Warren Buffett always felt it was wrong that he paid less in taxes than his secretary. In 2012, he suggested to the US government to increase the capital gains tax on investment income.
While the US government didn't take his advice, Nirmala Sitharaman seemed to listen. She presented the Union Budget on 23rd July, which surprised the entire nation.
Everyone expected this budget to be historic because it was the first budget after all the political drama during the elections for Modi 3.0 with the coalition government. But the budget seems to disappoint the nation's Aam Janta.
Market experts think this budget is one of the worst for not only Day traders but also for long-term investors.
So, in today’s newsletter, let’s closely examine the Union Budget 2024-25 and understand what valuable lessons we, as students of finance, can learn from it.
Roadmap to Vikshit Bharat.
‘Vikshit Bharat 2047’ is the current government’s roadmap to making India a completely developed nation by 2047.
This budget focused on four main groups:
'Garib' (Poor), 'Mahilayen' (Women), 'Yuva' (Youth), and 'Annadana' (Farmers).
It targets four main areas:
Employment, Skilling, MSMEs, and the Middle Class.

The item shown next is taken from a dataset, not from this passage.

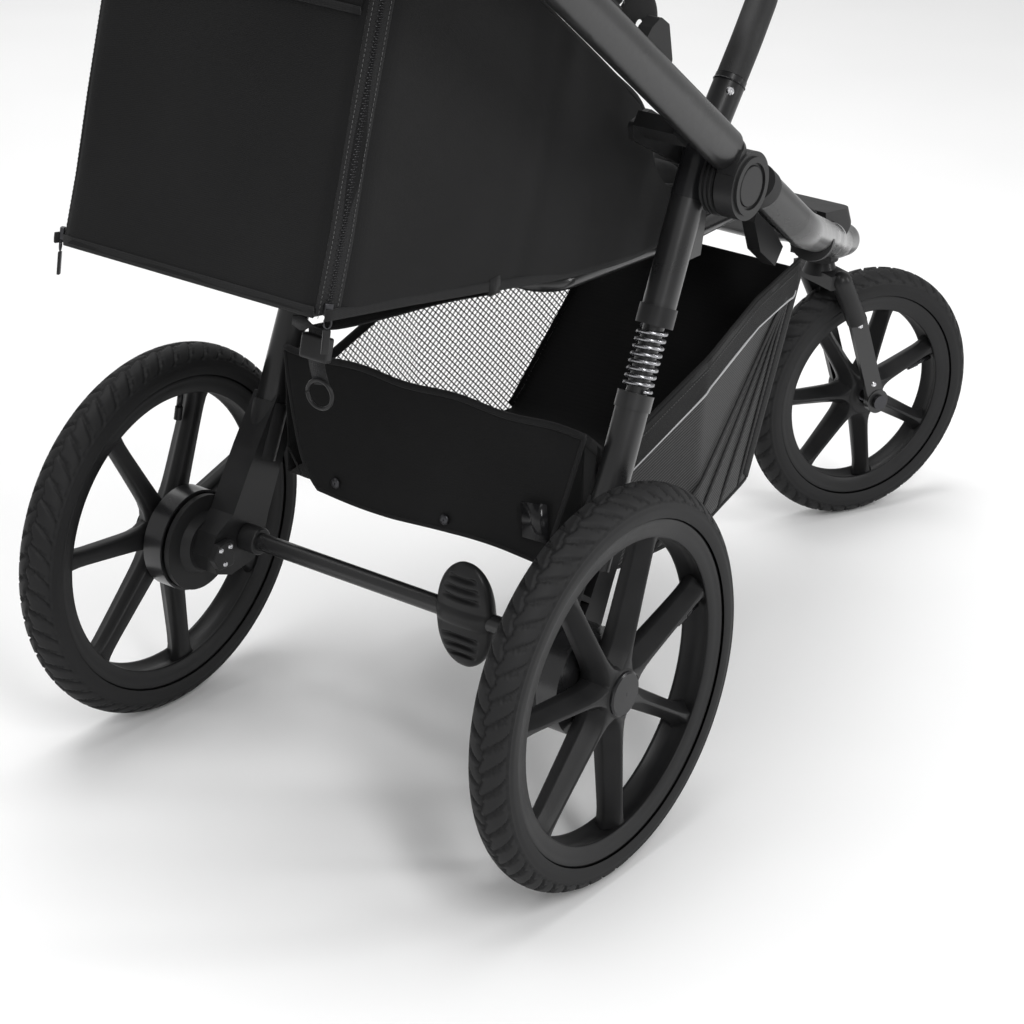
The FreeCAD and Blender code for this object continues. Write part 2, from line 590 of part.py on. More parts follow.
pin_end = -size["rear_track_half"] - 16.0
both("axle_pin", cylinder("<axle_radius>", 84.0, at(pin_end, 0, hub_z), X_AXIS))


def brake_pedal():
    """A rocker on the cross tube: an upright plate with round ends and a barrel across its middle."""
    x, width, depth = size["pedal_x"], size["pedal_width"], size["pedal_depth"]
    rise = (size["pedal_height"] - width) / 2
    ends = [cylinder("<pedal_width> / 2", depth, at(x, tube_y - depth / 2, tube_z + side * rise), Y_AXIS)
            for side in (1, -1)]
    middle = block(width, depth, 2 * rise, at(x, tube_y, tube_z))
    barrel = cylinder("<cross_tube_radius> + 6", width - 8.0, at(x - width / 2 + 4.0, tube_y, tube_z), X_AXIS)
    bore = cylinder("<cross_tube_radius> + 0.3", 120.0, at(x - 60.0, tube_y, tube_z), X_AXIS)
    return cut(fuse(barrel, middle, *ends), bore)


node("brake_pedal", brake_pedal())

# ---------------------------------------------------------------- rear wheels
wheel_x = size["rear_track_half"]
RIGHT_HUB = at(-wheel_x, 0, hub_z)
rear_r, rear_half = size["rear_wheel_radius"], size["tyre_half_width"]
pair("rear_rim", wheel_rim(rear_r, rear_half, RIGHT_HUB, -X_AXIS, 18.0, 27.0))
pair("rear_tyre", tyre(rear_r, rear_half, RIGHT_HUB, -X_AXIS))
cap_profile = [(18.05, 0), (18.05, 22.5), (20.0, 22.5), (21.2, 20.5), (21.5, 0)]
pair("hub_cap", turned(cap_profile, RIGHT_HUB, -X_AXIS))
drum_profile = [(18.3, 9.0), (18.3, 40.0), (21.0, size["drum_radius"]), (44.0, size["drum_radius"]),
                (44.0, size["drum_radius"] - 2.6), (25.0, size["drum_radius"] - 2.6), (25.0, 9.0)]
pair("brake_drum", turned(drum_profile, RIGHT_HUB, X_AXIS))
both("wheel_bearing", ring(8.5, "<axle_radius> + 0.05", 26.0, at(-wheel_x - 13.0, 0, hub_z), X_AXIS))

# ---------------------------------------------------------------- front fork and wheel
yaw = math.radians(size["steer_yaw"])
forward = Vector(-math.sin(yaw), -math.cos(yaw), 0)
wheel_axis = Vector(math.cos(yaw), -math.sin(yaw), 0)
front_r = size["front_wheel_radius"]
FRONT_HUB = STEER + forward * size["steer_trail"] + Vector(0, 0, front_r)
turn = Rotation(Z_AXIS, -size["steer_yaw"])


def in_fork(side, ahead, height):
    """A point in the fork's own directions: along the wheel's axle, ahead of the steering axis, and up."""
    return STEER + wheel_axis * side + forward * ahead + Vector(0, 0, height)


crown_z = 322.0
node("fork_stem", cylinder("<stem_radius>", 29.0, at(0, steer_y, head_low - 16.0)))
gap = size["fork_half_gap"]
crown = fuse(cone(21.0, 15.5, 15.5, at(0, steer_y, head_low - 16.0)),
             block(2 * gap + 12.0, 30.0, 17.0, in_fork(0, 4.0, crown_z), turn))
shoulders = []
for side in (-1, 1):
    base = in_fork(side * (gap + 3.5), 6.0, crown_z)
    run = (in_fork(side * (gap + 3.5), 34.0, 268.0) - base)
    shoulders.append(cylinder(12.5, run.Length, base, run.normalize()))
    shoulders.append(ball(12.5, base))
wheel_room = cylinder(front_r + 4.5, 2 * (gap - 5.0), FRONT_HUB - wheel_axis * (gap - 5.0), wheel_axis)
crown = cut(fuse(crown, *shoulders),
            cylinder("<stem_radius> + 0.05", 30.0, at(0, steer_y, head_low - 16.0)), wheel_room)


def fork_blade(side):
    """A flat bar from the crown to the axle, with a round eye at its end."""
    high = in_fork(side * (gap + 3.5), 33.0, 272.0)
    low = in_fork(side * (gap + 3.5), size["steer_trail"], front_r)
    run = (low - high)
    length = run.Length
    direction = run.normalize()
    across = wheel_axis.cross(direction)
    spin = Rotation(wheel_axis, across, direction, "ZXY")
    bar = block(size["blade_thickness"], 23.0, length, high + direction * length / 2, spin)
    eye_width = size["blade_thickness"] + 2.0
    eye = cylinder(15.0, eye_width, low - wheel_axis * eye_width / 2, wheel_axis)
    hole = cylinder("<axle_radius> + 0.05", 20.0, low - wheel_axis * 10.0, wheel_axis)
    return cut(fuse(bar, eye), hole)


blades = [fork_blade(-1), fork_blade(1)]
node("fork_blades", group(*blades))
node("fork_crown", cut(crown, *blades))
node("front_axle", fuse(cylinder("<axle_radius>", 84.0, FRONT_HUB - wheel_axis * 42.0, wheel_axis),
                        cylinder(9.0, 4.5, FRONT_HUB + wheel_axis * 41.8, wheel_axis),
                        cylinder(9.0, 4.5, FRONT_HUB - wheel_axis * 41.8, wheel_axis * -1)))
screws = []
for side in (-1, 1):
    for ahead, height in ((37.0, 262.0), (65.0, 182.0)):
        screws.append(screw_head(3.4, 1.6, in_fork(side * (gap + 7.0), ahead, height), wheel_axis * side))
node("fork_screw", group(*screws))
front_half = size["front_tyre_half_width"]
node("front_rim", wheel_rim(front_r, front_half, FRONT_HUB, wheel_axis * -1, 17.5, 22.0))
node("front_tyre", tyre(front_r, front_half, FRONT_HUB, wheel_axis * -1))
node("front_bearing", ring(8.5, "<axle_radius> + 0.05", 26.0, FRONT_HUB - wheel_axis * 13.0, wheel_axis))

# ---------------------------------------------------------------- soft goods
seat_x, wall = size["seat_half_width"], size["seat_wall"]
inside = seat_x - wall
pad_floor = [(-360, 600), (-350, 576), (-208, 562), (-80, 570), (-80, 800), (-300, 800)]
node("seat_pad", plate([(-352, 590), (-345, 562), (-208, 548.5), (-92, 556), (-92, 779), (-150, 735),
                        (-205, 690), (-232, 620), (-252, 602)], -seat_x, seat_x,
                       pockets=[(pad_floor, -inside, inside)]))
back_floor = [(-100, 571), (50, 592), (246, 623), (212, 740), (182, 850), (150, 980), (-100, 980)]
node("seat_back", plate([(-88, 557), (50, 577), (262, 609), (226, 740), (196, 850), (172, 932), (112, 912),
                         (0, 845), (-88, 782)], -seat_x, seat_x, pockets=[(back_floor, -inside, inside)]))
node("backrest_board", plate([(-72, 551), (-72, 556), (50, 573.5), (240, 602), (240, 596), (50, 567.5)],
                             -120.0, 120.0, soft=2.0))
rest_x = size["footrest_half_width"]
tube_room = [round_bar(frame_route(drop), "<frame_tube_radius> + 1") for drop in (0.0, 11.0, 22.0)]
board = plate([(-362, 580), (-362, 572), (-640, 446), (-646, 452)], 6.0 - rest_x, rest_x - 6.0)
node("footrest_board", cut(board, *tube_room))
leg_rest = plate([(-356, 600), (-362, 582), (-640, 455), (-648, 470)], -rest_x, rest_x)
node("footrest_cover", cut(leg_rest, *tube_room))
footplate = plate([(-654, 446), (-650, 470), (-712, 462), (-718, 450), (-700, 430)], -rest_x, rest_x)


def front_corner(edge):
    """An upright edge at one of the footrest plate's two front corners."""
    centre = edge.CenterOfMass
    return abs(centre.x) > 100 and edge.Length < 16 and centre.y - AXLE_Y < -705


node("footrest_plate", cut(rounded(footplate, 14.0, front_corner), *tube_room))

basket_x, cloth = size["basket_half_width"], size["cloth"]
node("basket", plate([(-84, 404), (-62, 300), (-84, 262), (-150, 238), (-330, 226), (-440, 226), (-585, 430),
                      (-565, 442), (-300, 428), (-130, 366)], -basket_x, basket_x,
                     pockets=[([(-87, 420), (-66, 301), (-86, 265), (-150, 241), (-330, 229), (-438, 229),
                                (-581, 431), (-575, 480), (-90, 480)], -basket_x + cloth, basket_x - cloth)]))

# ---------------------------------------------------------------- hood
hood_x = size["hood_half_width"]


def hood_bow(reach, angle, radius=3.0):
    """A flexible bow from one hood mount over the head to the other."""
    lean = math.radians(angle)
    foot = at(-hood_x + 5.5, mount_y, mount_z)
    top = foot + Vector(0, math.cos(lean), math.sin(lean)) * reach
    points = [foot, top, flip(top), flip(foot)]
    return round_bar(route(points, (90.0, 90.0)), radius)


def hood_pivot(radius):
    """The round boss that joins the bows' feet to the mount on one side."""
    start, end = clip_high + 0.3, 9.0 - hood_x
    return cylinder(radius, end - start, at(start, mount_y, mount_z), X_AXIS)


pivots = [hood_pivot(8.0), mirrored(hood_pivot(8.0))]
node("hood_bows", fuse(*[hood_bow(308.0, angle) for angle in (116.0, 82.0, 48.0)], *pivots))


def hood_cloth():
    """The canopy: an arched shell around the mounts' axis, open below and in front."""
    def shell(radius, half):
        drum = cylinder(radius, 2 * half, at(-half, mount_y, mount_z), X_AXIS)
        return rounded(drum, 80.0, lambda e: True)
    whole = cut(shell(322.0, hood_x + 2.0), shell(318.5, hood_x - 1.5))
    front = math.radians(60)
    keep = plate([(mount_y, mount_z), (mount_y - 480 * math.cos(front), mount_z + 480 * math.sin(front)),
                  (mount_y, mount_z + 520), (mount_y + 420, mount_z + 420), (mount_y + 480, mount_z + 330)],
                 -300.0, 300.0)
    kept = doc.addObject("Part::Common", "Kept")
    kept.Base, kept.Tool = whole, keep
    room = hood_pivot(8.2)
    return cut(kept, room, mirrored(room))


node("hood_canopy", hood_cloth())

# ---------------------------------------------------------------- checks and export
doc.recompute()
for thing in doc.Objects:
    if "Invalid" in thing.State or "Error" in thing.State:
        raise ValueError(f"{thing.Name} ({thing.Label}) failed: {thing.State}")
for name, thing in nodes.items():
    if thing.Shape.isNull() or not thing.Shape.isValid():
        raise ValueError(f"{name} has no valid shape")
    if not thing.Shape.Solids:
        raise ValueError(f"{name} has no solid")
os.makedirs("parts", exist_ok=True)
for old in os.listdir("parts"):
    os.remove(os.path.join("parts", old))
box = FreeCAD.BoundBox()
for name, thing in nodes.items():
    thing.Shape.exportStep(f"parts/{name}.step")
    box.add(thing.Shape.BoundBox)
print(len(nodes), "nodes; box", box)
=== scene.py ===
import json
import math
import random

import bmesh
import bpy
from mathutils import Matrix, Vector
from mathutils import noise as noises

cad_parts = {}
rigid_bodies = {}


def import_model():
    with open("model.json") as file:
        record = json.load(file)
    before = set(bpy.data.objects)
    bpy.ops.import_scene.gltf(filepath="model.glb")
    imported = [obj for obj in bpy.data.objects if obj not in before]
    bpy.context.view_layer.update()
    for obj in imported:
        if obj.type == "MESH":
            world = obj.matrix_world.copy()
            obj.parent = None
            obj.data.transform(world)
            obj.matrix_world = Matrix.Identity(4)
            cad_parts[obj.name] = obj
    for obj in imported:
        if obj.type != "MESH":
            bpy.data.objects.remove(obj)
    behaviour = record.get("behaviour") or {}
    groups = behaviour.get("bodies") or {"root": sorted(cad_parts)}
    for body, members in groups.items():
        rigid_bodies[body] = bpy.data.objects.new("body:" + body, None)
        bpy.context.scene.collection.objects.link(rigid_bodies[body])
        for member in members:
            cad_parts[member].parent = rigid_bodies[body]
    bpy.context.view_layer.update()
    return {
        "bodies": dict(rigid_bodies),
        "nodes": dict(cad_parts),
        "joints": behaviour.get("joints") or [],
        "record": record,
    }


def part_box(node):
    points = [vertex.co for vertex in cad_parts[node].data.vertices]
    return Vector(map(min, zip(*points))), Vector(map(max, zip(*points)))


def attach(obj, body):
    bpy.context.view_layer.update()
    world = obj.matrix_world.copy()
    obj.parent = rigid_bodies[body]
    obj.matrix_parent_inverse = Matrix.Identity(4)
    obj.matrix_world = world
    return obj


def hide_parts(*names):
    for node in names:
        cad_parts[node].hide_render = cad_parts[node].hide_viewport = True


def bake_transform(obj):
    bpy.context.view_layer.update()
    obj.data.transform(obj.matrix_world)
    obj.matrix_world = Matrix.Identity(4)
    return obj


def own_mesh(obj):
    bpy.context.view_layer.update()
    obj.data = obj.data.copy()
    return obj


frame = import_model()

NODES = frame["nodes"]
JOINTS = {joint["name"]: joint for joint in frame["joints"]}

# Driving places, read from the frame. Lengths along the stroller count from the rear axle, + behind it.
wheel_low, wheel_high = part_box("rear_tyre_right")
AXLE_Y = (wheel_low.y + wheel_high.y) / 2
REAR_RADIUS = (wheel_high.z - wheel_low.z) / 2
HALF_TYRE = (wheel_high.x - wheel_low.x) / 2
TRACK = -(wheel_high.x + wheel_low.x) / 2
FRONT_HUB = Vector(JOINTS["front_wheel_spin"]["pos_m"])
FRONT_AXIS = Vector(JOINTS["front_wheel_spin"]["axis"])
FRONT_RADIUS = FRONT_HUB.z
HOOD_PIVOT = Vector(JOINTS["hood_fold"]["pos_m"])
X_AXIS, Y_AXIS, Z_AXIS = Vector((1, 0, 0)), Vector((0, 1, 0)), Vector((0, 0, 1))


def at(x, y, z):
    """A point of the stroller, in metres, with y counted from the rear axle."""
    return Vector((x, y + AXLE_Y, z))


# ---------------------------------------------------------------- materials
def profile(*spots):
    """Places in the stroller's middle plane, each given as (distance behind the rear axle, height)."""
    return [at(0, y, z) for y, z in spots]


def shader(name, colour, roughness, **values):
    """A node material whose principled shader has these plain values."""
    material = bpy.data.materials.new(name)
    material.use_nodes = True
    nodes = material.node_tree.nodes
    principled = nodes["Principled BSDF"]
    principled.inputs["Base Color"].default_value = (*colour, 1)
    principled.inputs["Roughness"].default_value = roughness
    for key, value in values.items():
        principled.inputs[key.replace("_", " ")].default_value = value
    return material, material.node_tree, principled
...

To illustrate how the government allocates its resources, the following infographic provides a clear view of revenue sources and expenditures.
A Look Back at India's Economic Cycles
In the past, from 1999 to 2002, India faced a banking crisis. Public sector banks had high levels of bad loans, known as gross non-performing assets (GNPAs).
By 2002, companies in India started to improve their balance sheets, leading to a strong market rally from 2003 to 2008. But in 2008, the Lehman Brothers crisis hit, causing banks to lend aggressively and support poor projects.
From 2008 to around 2012-2013, the situation worsened again with rising GNPAs. ICICI Bank and Axis Bank experienced issues, prompting the Reserve Bank of India (RBI) to step in.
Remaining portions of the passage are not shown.